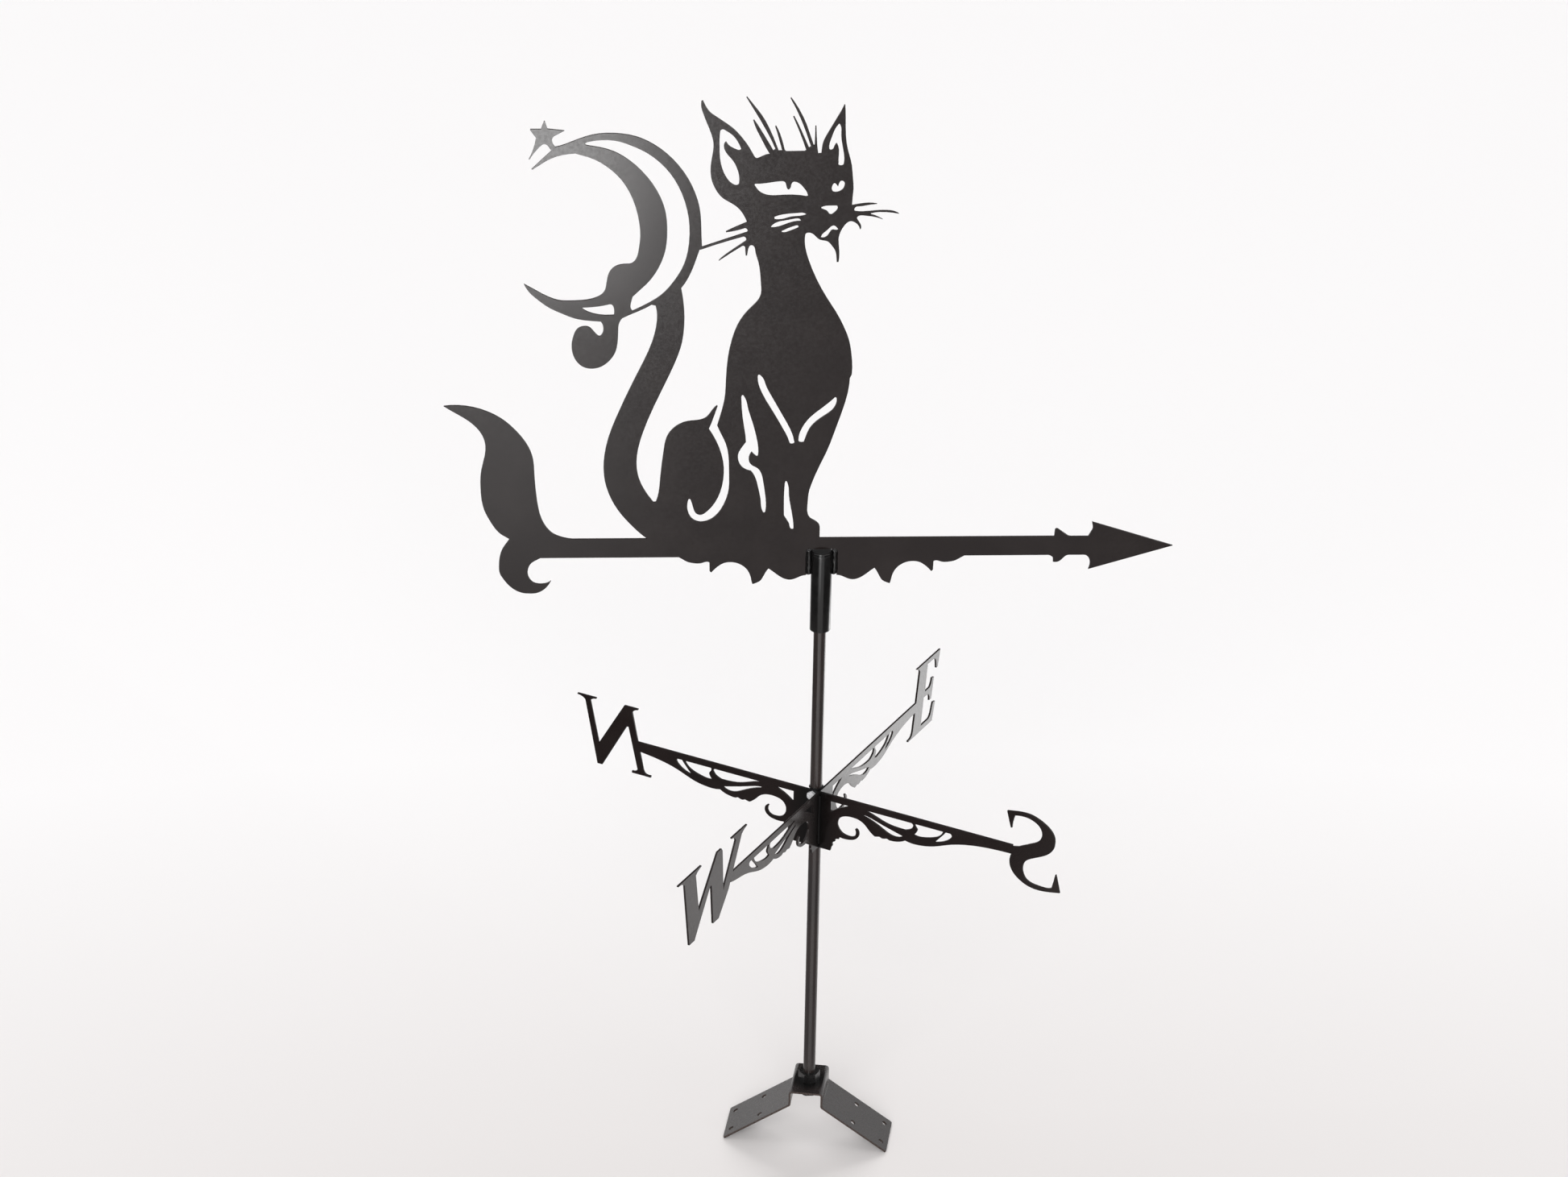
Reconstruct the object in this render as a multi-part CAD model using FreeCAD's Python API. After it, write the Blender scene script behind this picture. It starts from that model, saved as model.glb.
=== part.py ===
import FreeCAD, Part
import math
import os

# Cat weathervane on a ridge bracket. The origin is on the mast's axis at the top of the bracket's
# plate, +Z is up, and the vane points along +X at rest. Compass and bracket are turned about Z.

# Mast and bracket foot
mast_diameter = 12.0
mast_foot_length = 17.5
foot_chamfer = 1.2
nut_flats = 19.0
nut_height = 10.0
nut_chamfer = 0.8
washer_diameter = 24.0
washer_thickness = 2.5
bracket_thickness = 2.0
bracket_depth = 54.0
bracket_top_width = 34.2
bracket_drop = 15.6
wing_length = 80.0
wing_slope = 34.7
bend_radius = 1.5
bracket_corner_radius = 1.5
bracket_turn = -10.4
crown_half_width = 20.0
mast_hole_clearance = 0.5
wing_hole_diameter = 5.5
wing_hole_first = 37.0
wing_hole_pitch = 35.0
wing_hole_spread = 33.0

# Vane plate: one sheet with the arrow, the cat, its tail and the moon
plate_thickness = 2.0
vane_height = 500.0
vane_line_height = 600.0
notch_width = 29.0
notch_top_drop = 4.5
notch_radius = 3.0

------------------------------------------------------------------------

STATED PROBLEM => Copy down the whole of the data above, matching it exactly.

OUTPUT OF THE EXERCISE =>
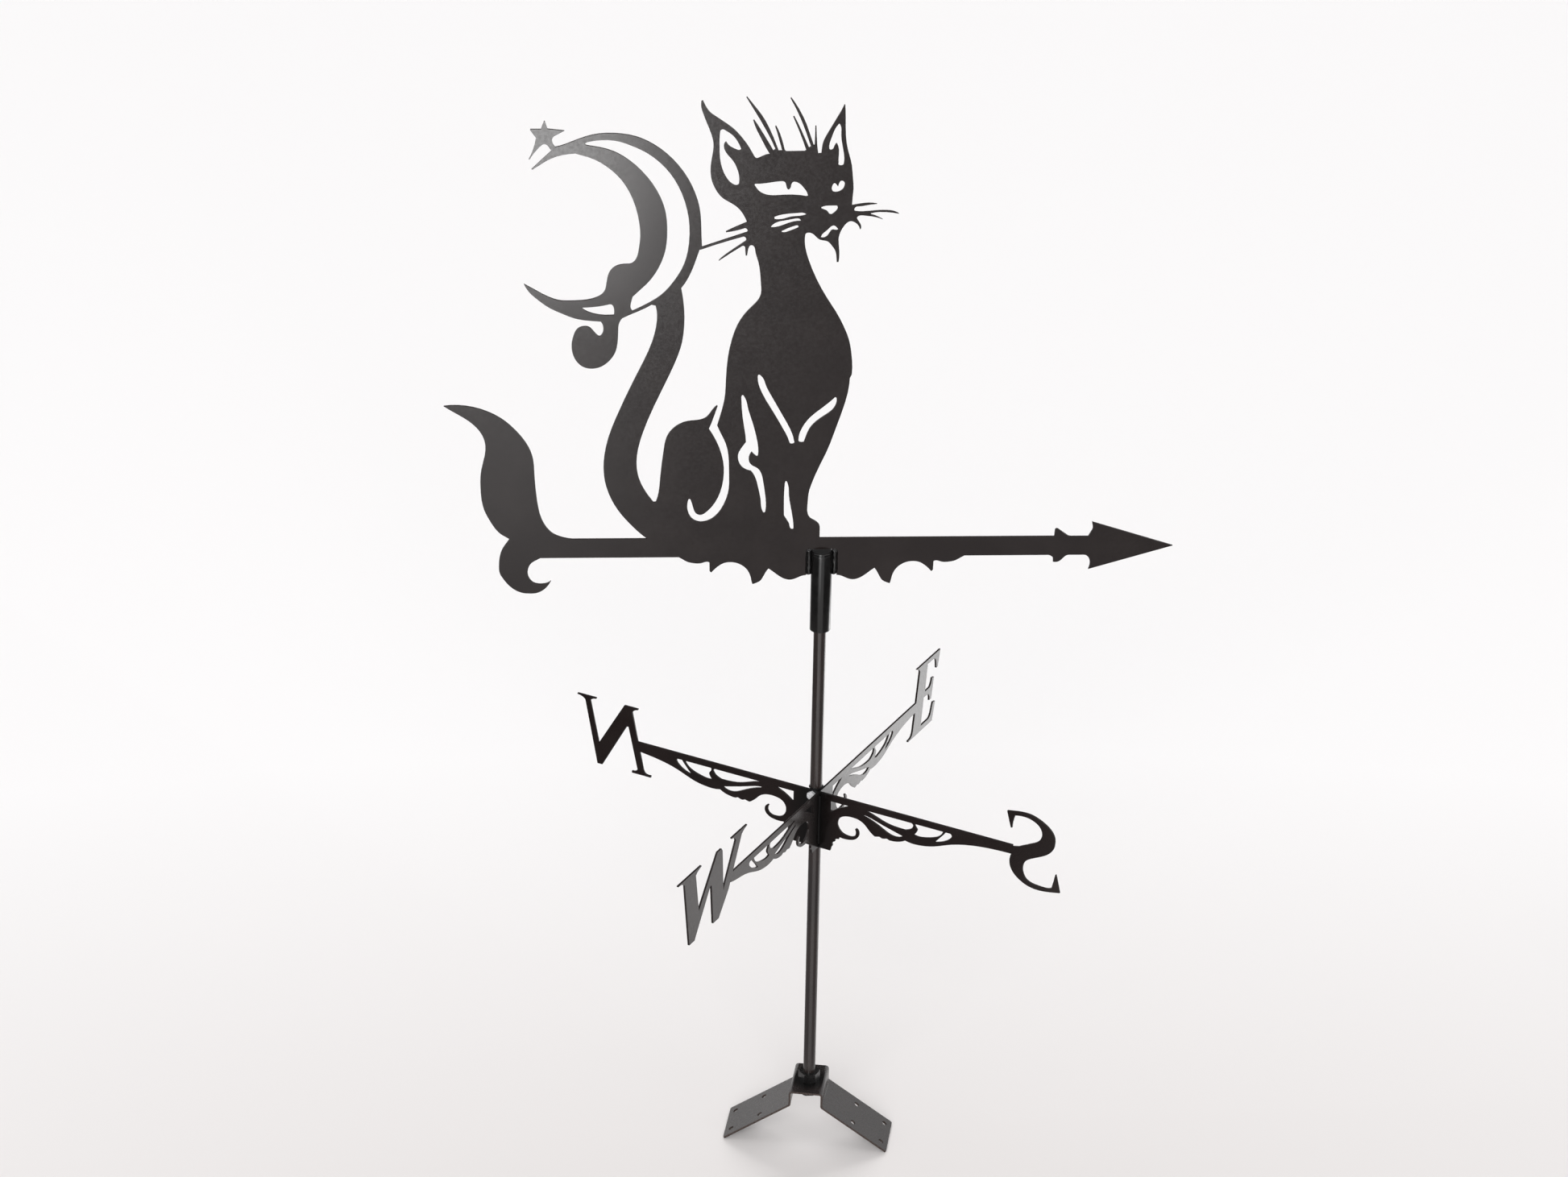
Reconstruct the object in this render as a multi-part CAD model using FreeCAD's Python API. After it, write the Blender scene script behind this picture. It starts from that model, saved as model.glb.
=== part.py ===
import FreeCAD, Part
import math
import os

# Cat weathervane on a ridge bracket. The origin is on the mast's axis at the top of the bracket's
# plate, +Z is up, and the vane points along +X at rest. Compass and bracket are turned about Z.

# Mast and bracket foot
mast_diameter = 12.0
mast_foot_length = 17.5
foot_chamfer = 1.2
nut_flats = 19.0
nut_height = 10.0
nut_chamfer = 0.8
washer_diameter = 24.0
washer_thickness = 2.5
bracket_thickness = 2.0
bracket_depth = 54.0
bracket_top_width = 34.2
bracket_drop = 15.6
wing_length = 80.0
wing_slope = 34.7
bend_radius = 1.5
bracket_corner_radius = 1.5
bracket_turn = -10.4
crown_half_width = 20.0
mast_hole_clearance = 0.5
wing_hole_diameter = 5.5
wing_hole_first = 37.0
wing_hole_pitch = 35.0
wing_hole_spread = 33.0

# Vane plate: one sheet with the arrow, the cat, its tail and the moon
plate_thickness = 2.0
vane_height = 500.0
vane_line_height = 600.0
notch_width = 29.0
notch_top_drop = 4.5
notch_radius = 3.0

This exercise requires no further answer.